Il y a des livres qu’on ne se pardonne pas de ne pas encore avoir lus (mais au fond, qu’est-ce qu’on attend pour le faire ?). Il y en a d’autres, plus importants sans doute, qu’on regrette d’avoir ignorés si longtemps. L’essai de Michel Gauthier, Olivier Cadiot, le facteur vitesse (Paris, presses du réel, 2004), en est un exemple. Cette étude d’un texte capital de l’écriture nouvelle, un peu cachée dans le catalogue d’une maison d’édition plutôt spécialisée dans les arts plastiques, compte parmi les tout grands essais littéraires des dix dernières années. D’abord, bien entendu, parce qu’elle aide à mieux apprécier les qualités d’un ouvrage hors pair, Le retour définitif et durable de l’être aimé (P.O.L, 2002). Ensuite, et de manière plus importante encore, parce que l’essai de Michel Gauthier aide à faire comprendre ce qui est réellement en jeu dans ce que l’écriture d’aujourd’hui produit de mieux (et qu’on ne dise plus que la littérature française n’est plus capable d’invention et de nouveauté).
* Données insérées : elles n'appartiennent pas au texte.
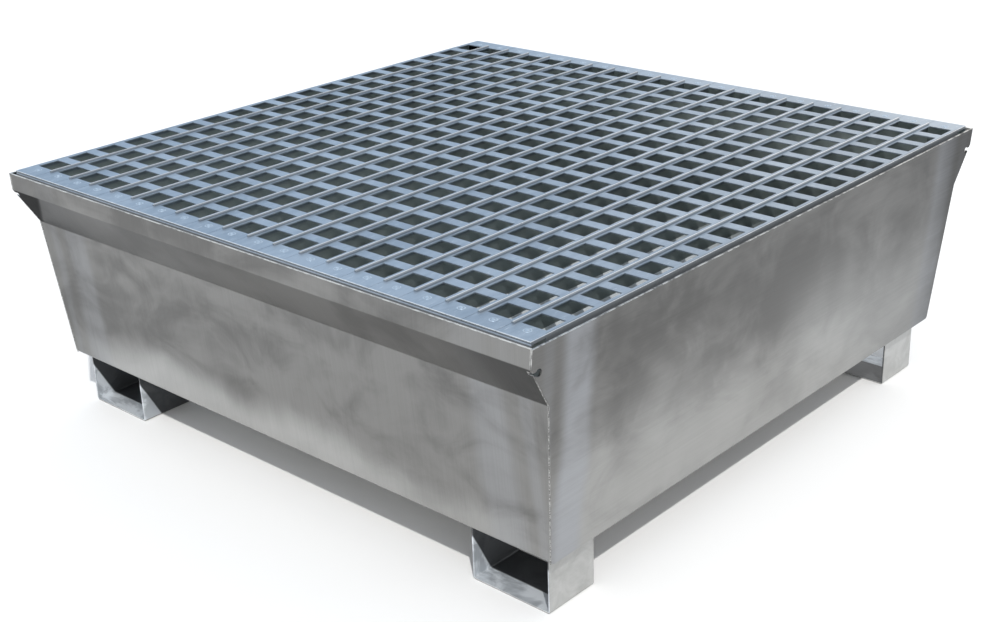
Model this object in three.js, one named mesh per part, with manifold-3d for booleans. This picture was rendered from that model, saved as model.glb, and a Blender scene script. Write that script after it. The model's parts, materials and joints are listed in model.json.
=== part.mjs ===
// Spill containment pallet for four drums: a folded stainless sump on four channel feet,
// closed by two end plates and covered by a lift-off deck of perforated planks.
// Millimetres, +Z up, the deck planks run along Y, origin on the ground below the middle.
import * as THREE from "three";
import { mergeVertices } from "three/addons/utils/BufferGeometryUtils.js";
import Module from "manifold-3d";

const wasm = await Module();
wasm.setup();

// Deck
const plankCount = 20;
const plankPitch = 60;
const plankGap = 0.6;
const plankSheet = 2;
const holeRows = 19;
const holePitch = 60;
const holeWidth = 42.5;
const holeLength = 40;
const holeOffset = 0.8; // the holes sit a little off the plank's middle, away from its lip
const deckEndMargin = 60; // from the middle of the last row of holes to the plank's end
const lipWidth = 4;
const lipHeight = 3.5;
const railFlange = 30;
const railSheet = 2.5;
const deckProud = 5; // the deck's top stands this far above the rim

// Sump
const sumpSheet = 3;
const bendRadius = 3;
const deckSideGap = 7;
const deckEndGap = 5;
const rimHeight = 30;
const flareHeight = 68;
const flareInset = 40;
const wallHeight = 262;
const wallTaper = 21.5;
const endPlateLean = 29; // how far the foot of an end plate lies inside its top edge
const reliefRadius = 6;
const reliefInset = 9; // from the sheet's outer face to the middle of the relief's round end
const reliefDrop = 8; // below the fold between rim and flare
const reliefSlot = 6; // height of the slot that opens the relief to the outside
const reliefDepth = 8; // how far the relief reaches into the folded sheet

// Feet
const footWidth = 150;
const footDepth = 100;
const footHeight = 100;
const footSheet = 3;
const footBendRadius = 2.5;
const footSideInset = 20; // inside the floor's end edge
const footEndInset = 17; // inside the floor's front or back edge

// Fits
const touchGap = 0.3; // between faces that rest on each other or are welded
const arcSteps = 4;

// Sizes that follow from the ones above
const deckWidth = plankCount * plankPitch;
const deckLength = (holeRows - 1) * holePitch + 2 * deckEndMargin;
const halfX = deckWidth / 2 + deckSideGap + sumpSheet;
const halfY = deckLength / 2 + deckEndGap + sumpSheet;
const floorZ = footHeight + touchGap;
const flareFootZ = floorZ + wallHeight;
const foldZ = flareFootZ + flareHeight;
const rimZ = foldZ + rimHeight;
const deckZ = rimZ + deckProud;
const floorHalfX = halfX - endPlateLean;
const floorHalfY = halfY - flareInset - wallTaper;

const stainless = { color: 0x9c9c9a, roughness: 0.36, metalness: 1 };
const galvanised = { color: 0x93a2b3, roughness: 0.46, metalness: 1 };
const zinc = { color: 0xa9b0b6, roughness: 0.42, metalness: 1 };

// A closed geometry as a solid that can be joined and cut
function solidOf(geometry) {
  const bare = geometry.clone();
  bare.deleteAttribute("normal");
  bare.deleteAttribute("uv");
  const merged = mergeVertices(bare, 1e-4);
  return new wasm.Manifold(
    new wasm.Mesh({
      numProp: 3,
      vertProperties: merged.attributes.position.array,
      triVerts: new Uint32Array(merged.index.array),
    }),
  );
}

function geometryOf(solid) {
  const mesh = solid.getMesh();
  const geometry = new THREE.BufferGeometry();
  geometry.setAttribute("position", new THREE.BufferAttribute(mesh.vertProperties, 3));
  geometry.setIndex(new THREE.BufferAttribute(mesh.triVerts, 1));
  geometry.computeVertexNormals();
  return geometry;
}

function namedMesh(name, geometry, finish) {
  const mesh = new THREE.Mesh(geometry, new THREE.MeshStandardMaterial(finish));
  mesh.name = name;
  return mesh;
}

// A box from its lowest to its highest corner
function boxBetween(low, high) {
  const size = high.map((value, axis) => value - low[axis]);
  const box = new THREE.BoxGeometry(...size);
  box.translate(...low.map((value, axis) => value + size[axis] / 2));
  return box;
}

function extruded(points, length) {
  const shape = new THREE.Shape(points);
  return new THREE.ExtrudeGeometry(shape, { depth: length, bevelEnabled: false });
}

// An outline drawn in Y and Z, extruded along X on both sides of the middle
function alongX(points, length) {
  const axes = new THREE.Matrix4().makeBasis(
    new THREE.Vector3(0, 1, 0),
    new THREE.Vector3(0, 0, 1),
    new THREE.Vector3(1, 0, 0),
  );
  const geometry = extruded(points, length);
  geometry.translate(0, 0, -length / 2);
  return geometry.applyMatrix4(axes);
}

// An outline drawn in X and Z, extruded along Y on both sides of the middle
function alongY(points, length) {
  const geometry = extruded(points, length);
  geometry.translate(0, 0, -length / 2);
  return geometry.rotateX(Math.PI / 2);
}

// The two faces of a bent sheet: the first follows the corners given, the second lies one
// thickness to the left of it, and every bend is an arc with the radius on its inner side.
function sheetFaces(corners, thickness, radius) {
  const first = [];
  const second = [];
  const heading = (from, to) => to.clone().sub(from).normalize();
  const leftOf = (direction) => new THREE.Vector2(-direction.y, direction.x);
  corners.forEach((corner, index) => {
    const before = index > 0 ? heading(corners[index - 1], corner) : null;
    const after = index < corners.length - 1 ? heading(corner, corners[index + 1]) : null;
    if (!before || !after) {
      first.push(corner.clone());
      second.push(corner.clone().addScaledVector(leftOf(before ?? after), thickness));
      return;
    }
    const turn = Math.atan2(before.cross(after), before.dot(after));
    const side = Math.sign(turn);
    const firstRadius = side > 0 ? radius + thickness : radius;
    const secondRadius = firstRadius - side * thickness;
    const outward = leftOf(before).multiplyScalar(-side);
    const centre = corner
      .clone()
      .addScaledVector(before, -firstRadius * Math.tan(Math.abs(turn) / 2))
      .addScaledVector(outward, -firstRadius);
    for (let step = 0; step <= arcSteps; step++) {
      const spoke = outward.clone().rotateAround(new THREE.Vector2(), (turn * step) / arcSteps);
      first.push(centre.clone().addScaledVector(spoke, firstRadius));
      second.push(centre.clone().addScaledVector(spoke, secondRadius));
    }
  });
  return { first, second };
}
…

En ce sens, Olivier Cadiot, le facteur vitesse introduit dans la critique littéraire un véritable changement de paradigme (comparable, toutes proportions gardées, à la révolution critique d’un Jean Ricardou dans les années 60 et 70, qui a permis d’apprécier le Nouveau Roman dans une perspective totalement inédite). On lisait Cadiot, trop peu certes, mais enfin on le lisait. On ne le lira plus de la même façon maintenant, et cette nouvelle lecture s’étend à toute la littérature qui cherche, non pas à retourner en arrière, comme c’est massivement le cas aujourd’hui, mais à essayer d’écrire après la modernité.
Pour répondre à cette question : « qu’est-ce écrire aujourd’hui, après la modernité ? », Michel Gauthier part d’une interprétation audacieuse, mais juste (et juste parce qu’efficace, éclairante, utile à faire comprendre ce qui se passe réellement dans l’écriture de Cadiot), de l’être aimé, retourné après une longue absence : c’est la poésie, qui revient dans le domaine du roman. Mais ce retour n’est pas simple retour à une situation antérieure : le roman n’est plus ce qu’il était, ni la poésie, et les retrouvailles ne peuvent mettre en parenthèses les transformations de l’une ni de l’autre. La poésie, qui n’est plus « inadmissible », a été « désublimée ». Elle n’est plus une forme d’expression singulière, distincte et séparable de la prose et du roman, elle est devenue, et ce depuis le romantisme allemand, une manière de mettre en crise le langage, et elle revient ici comme la force qui transforme l’écriture du roman. La poésie ne se mélange pas au roman, elle n’est pas ce qui alterne avec la prose, elle est ce qui poétise le roman, c’est-à-dire qui le rend ‘poétic’.
Cette poétisation est avant tout affaire de rythme. La poésie est la force qui arrache le roman à la hantise spatiale de la modernité, qui pense l’objet d’art comme objet spatiale totalement détaché de son contexte, pour l’insérer dans un environnement marqué essentiellement par des questions de temps et de rythme, accélération et ralentissement confondus. C’est là une thèse très forte, qui rompt avec la lecture admise du postmoderne comme critique des grands récits et retour aux histoires minuscules de tout un chacun (et qui souligne volontiers l’opposition d’une modernité hantée par l’Histoire et une postmodernité incapable d’y accéder et partant enfermée dans le superficiel, c’est-à-dire dans l’espace, dans l’image, dans le spectacle). La lecture de Michel Gauthier est tout autre : ce qui vient après la modernité, c’est la redécouverte du temps ; la poésie est ce qui rend au roman non pas sa profondeur mais son rythme ; écrire et lire aujourd’hui, c’est s’abandonner au facteur vitesse.